• SOURCE MATERIAL:
------------------------------------

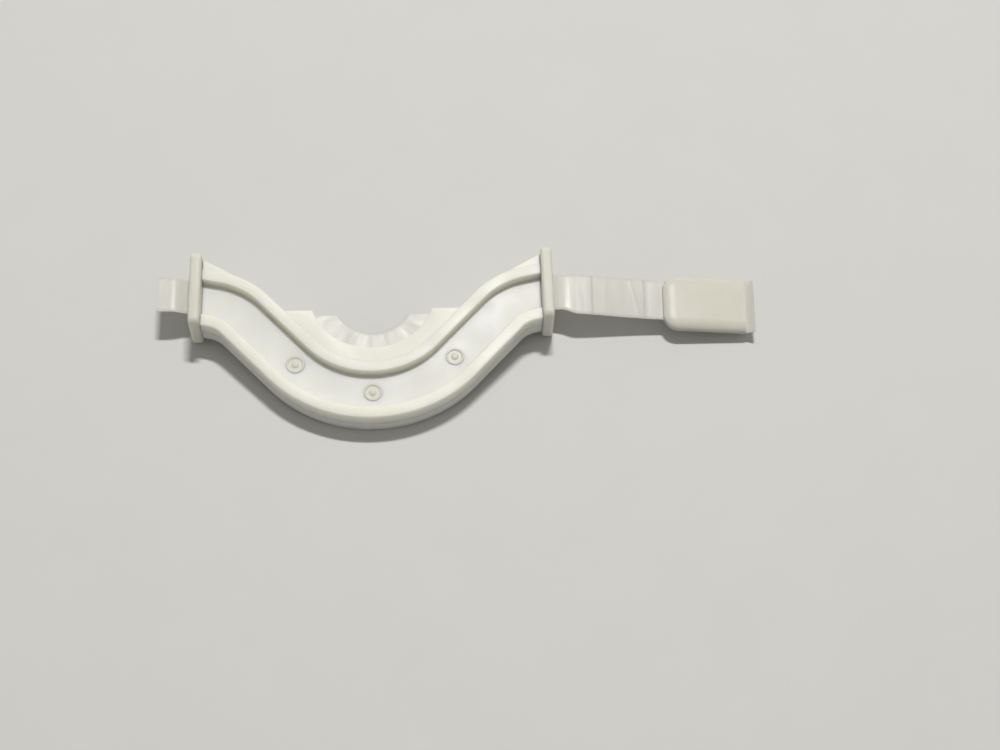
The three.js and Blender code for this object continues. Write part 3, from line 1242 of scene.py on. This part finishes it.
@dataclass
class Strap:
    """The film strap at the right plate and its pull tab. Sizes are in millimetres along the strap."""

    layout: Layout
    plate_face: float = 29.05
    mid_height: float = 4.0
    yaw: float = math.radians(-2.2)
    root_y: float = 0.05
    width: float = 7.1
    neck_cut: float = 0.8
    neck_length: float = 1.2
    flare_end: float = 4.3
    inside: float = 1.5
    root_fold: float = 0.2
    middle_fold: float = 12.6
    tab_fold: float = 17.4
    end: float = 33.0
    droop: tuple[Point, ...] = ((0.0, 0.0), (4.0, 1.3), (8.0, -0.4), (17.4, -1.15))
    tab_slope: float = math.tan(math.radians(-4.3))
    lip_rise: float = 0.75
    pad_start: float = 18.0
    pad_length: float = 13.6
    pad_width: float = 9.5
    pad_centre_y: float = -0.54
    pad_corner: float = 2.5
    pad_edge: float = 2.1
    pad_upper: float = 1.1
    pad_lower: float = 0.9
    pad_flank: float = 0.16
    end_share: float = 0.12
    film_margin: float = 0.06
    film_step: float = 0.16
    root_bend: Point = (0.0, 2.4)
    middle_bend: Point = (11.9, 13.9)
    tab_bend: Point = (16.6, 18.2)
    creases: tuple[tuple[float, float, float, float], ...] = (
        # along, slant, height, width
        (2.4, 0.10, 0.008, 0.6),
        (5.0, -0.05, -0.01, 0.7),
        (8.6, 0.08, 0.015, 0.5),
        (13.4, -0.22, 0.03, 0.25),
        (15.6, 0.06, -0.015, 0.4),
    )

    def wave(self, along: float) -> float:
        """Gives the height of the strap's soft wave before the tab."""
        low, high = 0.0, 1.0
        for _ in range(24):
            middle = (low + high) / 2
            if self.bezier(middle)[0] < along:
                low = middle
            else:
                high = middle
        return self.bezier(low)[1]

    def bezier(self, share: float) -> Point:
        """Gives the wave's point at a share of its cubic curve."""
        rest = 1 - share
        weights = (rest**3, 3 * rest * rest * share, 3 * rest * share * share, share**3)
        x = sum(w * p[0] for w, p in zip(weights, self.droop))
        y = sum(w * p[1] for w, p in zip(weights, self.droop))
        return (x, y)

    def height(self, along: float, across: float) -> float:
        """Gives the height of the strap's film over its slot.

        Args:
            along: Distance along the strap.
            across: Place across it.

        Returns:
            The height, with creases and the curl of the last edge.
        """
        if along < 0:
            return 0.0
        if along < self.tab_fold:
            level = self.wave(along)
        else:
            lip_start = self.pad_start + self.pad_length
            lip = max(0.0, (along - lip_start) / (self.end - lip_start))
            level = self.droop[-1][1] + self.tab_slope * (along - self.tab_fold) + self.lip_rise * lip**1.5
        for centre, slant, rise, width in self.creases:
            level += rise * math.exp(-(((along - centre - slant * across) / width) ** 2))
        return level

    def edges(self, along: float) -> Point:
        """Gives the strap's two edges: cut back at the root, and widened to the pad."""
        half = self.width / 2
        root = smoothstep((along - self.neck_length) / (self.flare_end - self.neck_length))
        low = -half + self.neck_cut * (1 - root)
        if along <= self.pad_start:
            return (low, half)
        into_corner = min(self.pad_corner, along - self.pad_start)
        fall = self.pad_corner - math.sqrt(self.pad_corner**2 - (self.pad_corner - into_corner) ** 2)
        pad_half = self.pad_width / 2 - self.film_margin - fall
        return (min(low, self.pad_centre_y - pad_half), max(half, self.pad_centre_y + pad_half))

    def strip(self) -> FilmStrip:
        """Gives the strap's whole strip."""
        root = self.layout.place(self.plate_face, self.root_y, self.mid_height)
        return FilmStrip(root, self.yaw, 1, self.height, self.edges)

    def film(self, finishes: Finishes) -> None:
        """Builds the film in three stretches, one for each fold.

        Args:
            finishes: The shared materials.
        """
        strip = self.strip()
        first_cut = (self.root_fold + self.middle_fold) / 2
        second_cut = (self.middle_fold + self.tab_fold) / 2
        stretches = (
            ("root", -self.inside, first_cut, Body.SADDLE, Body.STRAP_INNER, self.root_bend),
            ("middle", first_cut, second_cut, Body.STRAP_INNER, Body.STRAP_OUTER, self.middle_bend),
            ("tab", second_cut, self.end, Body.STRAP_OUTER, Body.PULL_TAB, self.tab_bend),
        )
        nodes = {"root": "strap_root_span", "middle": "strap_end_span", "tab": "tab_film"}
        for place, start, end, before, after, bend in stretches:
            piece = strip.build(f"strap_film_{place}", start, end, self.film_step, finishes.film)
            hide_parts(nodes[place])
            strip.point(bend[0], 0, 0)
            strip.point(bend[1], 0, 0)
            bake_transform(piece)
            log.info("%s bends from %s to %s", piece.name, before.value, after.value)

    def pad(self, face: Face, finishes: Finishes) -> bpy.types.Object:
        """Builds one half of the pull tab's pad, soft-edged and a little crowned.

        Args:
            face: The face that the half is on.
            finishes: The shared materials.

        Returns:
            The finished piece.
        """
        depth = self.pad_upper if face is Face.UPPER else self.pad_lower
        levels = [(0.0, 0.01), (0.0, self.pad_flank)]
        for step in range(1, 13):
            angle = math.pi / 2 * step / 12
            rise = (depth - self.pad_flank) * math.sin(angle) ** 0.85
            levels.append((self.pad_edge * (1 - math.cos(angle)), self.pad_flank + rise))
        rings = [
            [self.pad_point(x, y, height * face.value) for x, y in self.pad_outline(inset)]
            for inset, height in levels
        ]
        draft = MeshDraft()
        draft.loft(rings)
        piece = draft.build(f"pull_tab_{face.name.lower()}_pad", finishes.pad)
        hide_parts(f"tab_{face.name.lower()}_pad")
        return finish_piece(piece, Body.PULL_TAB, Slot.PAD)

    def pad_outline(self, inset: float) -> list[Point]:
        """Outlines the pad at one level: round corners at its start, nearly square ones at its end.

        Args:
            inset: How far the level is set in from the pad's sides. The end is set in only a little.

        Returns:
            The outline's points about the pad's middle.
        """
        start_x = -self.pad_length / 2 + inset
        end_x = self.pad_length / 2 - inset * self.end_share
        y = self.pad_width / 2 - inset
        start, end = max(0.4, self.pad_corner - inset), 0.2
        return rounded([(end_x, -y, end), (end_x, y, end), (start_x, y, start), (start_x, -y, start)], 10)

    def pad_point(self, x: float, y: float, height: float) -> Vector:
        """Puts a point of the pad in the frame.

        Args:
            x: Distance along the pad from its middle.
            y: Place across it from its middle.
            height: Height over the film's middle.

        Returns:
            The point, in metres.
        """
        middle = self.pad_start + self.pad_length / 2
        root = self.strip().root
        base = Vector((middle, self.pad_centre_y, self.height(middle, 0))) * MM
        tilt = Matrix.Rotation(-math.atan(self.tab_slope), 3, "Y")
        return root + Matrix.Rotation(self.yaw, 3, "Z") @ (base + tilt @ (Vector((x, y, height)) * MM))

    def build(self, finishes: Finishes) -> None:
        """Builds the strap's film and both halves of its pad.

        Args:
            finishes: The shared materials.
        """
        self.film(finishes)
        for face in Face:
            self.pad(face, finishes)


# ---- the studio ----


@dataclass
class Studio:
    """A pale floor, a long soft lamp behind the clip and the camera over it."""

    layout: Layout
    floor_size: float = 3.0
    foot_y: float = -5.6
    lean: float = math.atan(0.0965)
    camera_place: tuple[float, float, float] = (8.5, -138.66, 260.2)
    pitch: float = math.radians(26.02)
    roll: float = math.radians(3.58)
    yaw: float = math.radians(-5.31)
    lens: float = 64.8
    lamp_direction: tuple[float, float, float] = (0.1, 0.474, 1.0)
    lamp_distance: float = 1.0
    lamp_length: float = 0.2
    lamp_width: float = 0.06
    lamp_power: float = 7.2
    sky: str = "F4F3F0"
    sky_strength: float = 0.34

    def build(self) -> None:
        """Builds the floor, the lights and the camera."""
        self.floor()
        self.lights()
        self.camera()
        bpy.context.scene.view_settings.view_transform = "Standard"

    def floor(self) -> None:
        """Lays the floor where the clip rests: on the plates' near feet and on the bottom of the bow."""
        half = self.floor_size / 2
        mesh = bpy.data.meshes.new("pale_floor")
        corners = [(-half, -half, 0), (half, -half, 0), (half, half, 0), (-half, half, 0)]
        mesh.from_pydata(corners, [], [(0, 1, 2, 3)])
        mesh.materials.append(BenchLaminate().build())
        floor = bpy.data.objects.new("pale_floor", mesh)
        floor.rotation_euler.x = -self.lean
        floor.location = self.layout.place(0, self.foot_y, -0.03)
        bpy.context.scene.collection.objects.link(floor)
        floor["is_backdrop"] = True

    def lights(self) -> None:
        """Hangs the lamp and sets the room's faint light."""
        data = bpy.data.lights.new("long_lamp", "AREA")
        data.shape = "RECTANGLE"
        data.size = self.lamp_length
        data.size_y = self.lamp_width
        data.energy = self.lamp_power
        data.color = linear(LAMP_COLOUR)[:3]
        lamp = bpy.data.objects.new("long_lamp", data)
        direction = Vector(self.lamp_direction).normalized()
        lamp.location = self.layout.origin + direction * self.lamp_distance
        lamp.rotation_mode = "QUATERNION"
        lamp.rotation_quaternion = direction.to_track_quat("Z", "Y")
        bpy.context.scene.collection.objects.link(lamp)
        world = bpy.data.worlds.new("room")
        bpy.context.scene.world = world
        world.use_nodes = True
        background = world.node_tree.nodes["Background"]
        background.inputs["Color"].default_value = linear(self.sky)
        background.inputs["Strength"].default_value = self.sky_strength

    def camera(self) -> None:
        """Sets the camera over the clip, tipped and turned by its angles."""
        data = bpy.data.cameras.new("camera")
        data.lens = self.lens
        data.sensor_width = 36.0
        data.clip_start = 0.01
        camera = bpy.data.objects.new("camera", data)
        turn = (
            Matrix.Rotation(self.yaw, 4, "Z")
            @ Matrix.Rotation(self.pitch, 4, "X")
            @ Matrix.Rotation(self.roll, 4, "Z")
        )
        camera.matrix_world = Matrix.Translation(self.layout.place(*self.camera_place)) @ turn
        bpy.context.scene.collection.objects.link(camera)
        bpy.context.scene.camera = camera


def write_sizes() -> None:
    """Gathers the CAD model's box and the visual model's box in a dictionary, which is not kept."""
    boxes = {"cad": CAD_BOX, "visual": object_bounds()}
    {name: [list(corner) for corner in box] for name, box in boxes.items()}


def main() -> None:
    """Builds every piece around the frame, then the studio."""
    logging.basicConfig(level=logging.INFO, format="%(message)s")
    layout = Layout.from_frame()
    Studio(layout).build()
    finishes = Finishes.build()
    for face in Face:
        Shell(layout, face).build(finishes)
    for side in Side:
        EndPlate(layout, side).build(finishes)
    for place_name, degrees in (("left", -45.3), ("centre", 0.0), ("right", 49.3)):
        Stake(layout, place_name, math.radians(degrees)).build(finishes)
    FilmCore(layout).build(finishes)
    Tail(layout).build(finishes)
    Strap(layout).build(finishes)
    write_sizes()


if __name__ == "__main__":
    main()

------------------------------------

• EXERCISE PROMPT:
Exactly as they stand, set down the lines from the top of the data through the line with "film strap at".

• COMPLETE OUTPUT:
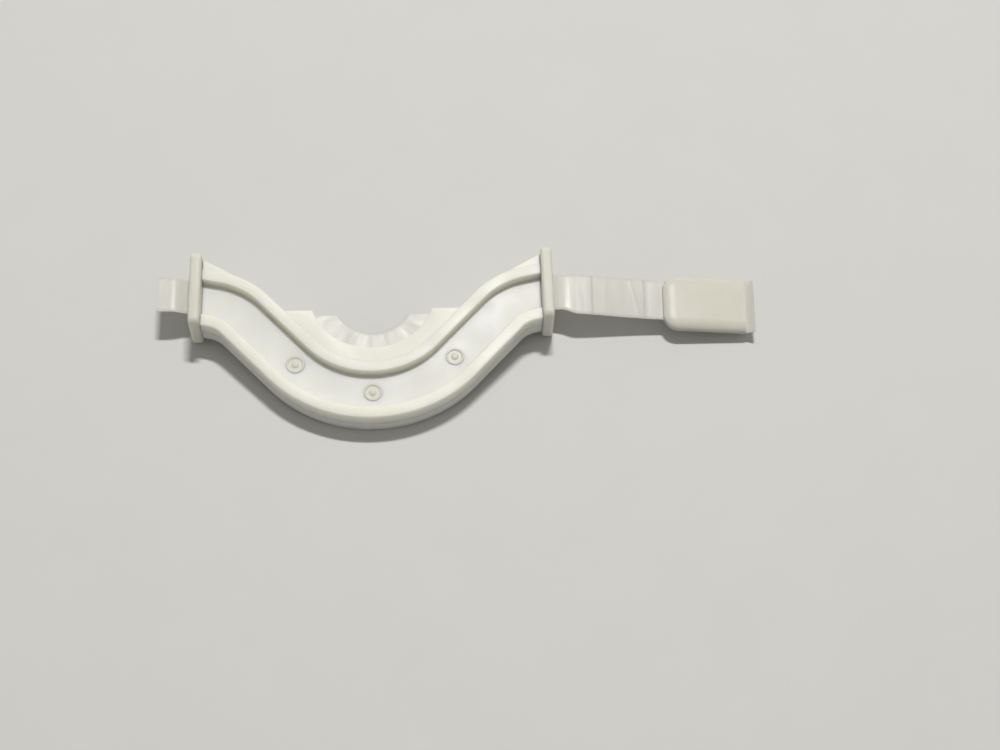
The three.js and Blender code for this object continues. Write part 3, from line 1242 of scene.py on. This part finishes it.
@dataclass
class Strap:
    """The film strap at the right plate and its pull tab. Sizes are in millimetres along the strap."""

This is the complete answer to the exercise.